Perhaps that’s what motivated British director Jamie Lloyd, who helmed the new “Sunset Boulevard” and “Evita.” He’s dusted off the musicals for the 21st century by leaning heavily on giant screens and meta celebrity casting: Scherzinger may have been an unlikely choice to play has-been Desmond, but after years spent judging fellow B- and C-listers on “The Masked Singer,” her casting felt inspired. And Zegler, at only 24, has already starred in Steven Spielberg’s “West Side Story” remake, a “Hunger Games” prequel and a Disney tentpole. Like the scheming Eva Perón, she’s accomplished a headspinning amount in her short life, becoming an idol in the process.

“There’s this interesting slippage between the character and the person playing the role,” Eubanks Winkler said.

Have we underestimated him all along?

Even without the favor of critics, Lloyd Webber is one of the most successful composers of his era. “Sunset,” “Phantom,” “Evita” and “Cats” have all won the Tony for best musical. “Phantom” and “Cats” have both held the title for the longest-running show on Broadway, and they’re both among the highest-grossing musicals of all time.

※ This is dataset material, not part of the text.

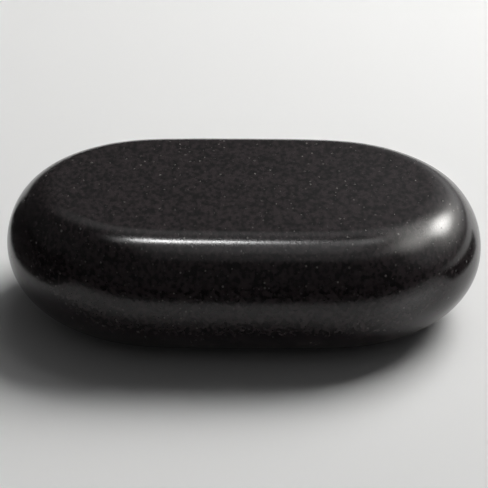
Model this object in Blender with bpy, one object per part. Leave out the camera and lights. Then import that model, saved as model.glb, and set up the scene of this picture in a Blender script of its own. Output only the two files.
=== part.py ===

But when “Cats: The Jellicle Ball” opened last year, Lloyd Webber needed the stateside win. His last new musical, “Bad Cinderella,” closed less than three months after it opened, marking the first time in 44 years that his name was missing from a Broadway marquee. The 2019 film adaptation of “Cats,” despite its Taylor Swift cameo, was widely considered a crime against humanity and feline-kind. His stock, critically and commercially, was low.

With the critical and commercial success of “Sunset Boulevard,” there’s a clear appetite for remixed Lloyd Webber onstage. Now there are murmurs that “Cats: The Jellicle Ball,” which earned raves last year, could return to New York. And “Masquerade’s” initial run is limited, but hardcore phans have already bought up almost all the tickets for its first two months.

It only took a few revivals for the Lloyd Webber holdouts to be convinced that maybe there’s something to his success.

“There’s this perception that ‘Cats’ is crappy, schlocky, commercial — or ‘Sunset,’ or ‘Phantom,’ or ‘Evita,’ maybe,” Eubanks Winkler said. “But then this director comes along and proves us wrong. Is it Jamie Lloyd’s fabulosity? Is it Lloyd Webber’s fabulosity? Is there a special alchemy that makes it transcend these notions of being schlocky?”

Maybe “Cats” resonates more deeply when its stars feel like humans (“And who doesn’t want a second chance at life?” Yelinek wondered). Maybe “Evita” makes more sense now that authoritarianism is not so much creeping as it is flooding everyday life.

But the powerful music was always there, and so was something of a soul.

“He wears several hearts on his sleeve,” Snelson said of Lloyd Webber. “It does produce quirks, and it does produce oddities, and it does produce some unfortunate things. But hey, when it works, it really does have that extra integrated something.”

And for that, his critics must give the composer some credit.